= Committee for the Free World =

American think tank

The Committee for the Free World was a neoconservative anti-Communist think tank in the United States.

==Overview==
It was founded in February 1981 with US$125,000 from the Scaife Foundations, the John M. Olin Foundation, and the Smith Richardson Foundation. Later, donors included Sears and Mobil Oil (now known as ExxonMobil).

Midge Decter served as the executive director of the committee. Other members included Jeane Kirkpatrick, Leszek Kołakowski, Irving Kristol, Melvin J. Lasky, Seymour M. Lipset, Donald Rumsfeld, Tom Stoppard, and George Will. Eugene V. Rostow, then serving as Director of the Arms Control and Disarmament Agency under President Ronald Reagan, was a speaker at a CFW event on Poland in 1982.

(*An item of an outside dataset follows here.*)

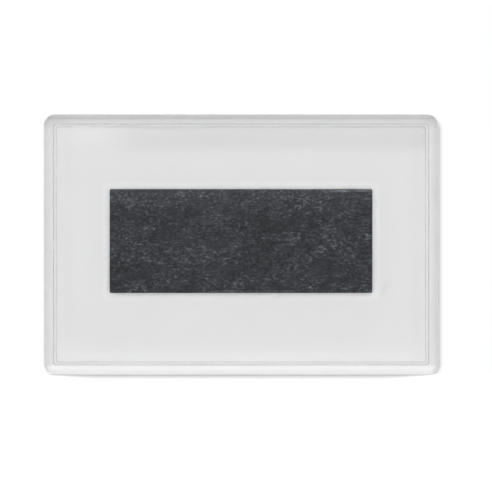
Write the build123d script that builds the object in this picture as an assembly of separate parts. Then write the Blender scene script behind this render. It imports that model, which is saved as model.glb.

Given the number of members who were formerly involved with the Congress for Cultural Freedom, a CIA front organization, John S. Friedman has argued in The Nation that there are strong reasons to believe that the CFW continued the work of the CCF and still had ties to the CIA.

It was headquartered in New York City. It published a monthly newsletter, Contentions. It also helped conservative newspapers on college campuses develop and the National Association of Scholars. In 1989, both Decter and Democratic Senator Daniel P. Moynihan denied donating US$1 million to Indian Prime Minister Rajiv Gandhi through the organization.

It was discontinued shortly after the collapse of the Berlin Wall signaled the collapse of the Soviet Union.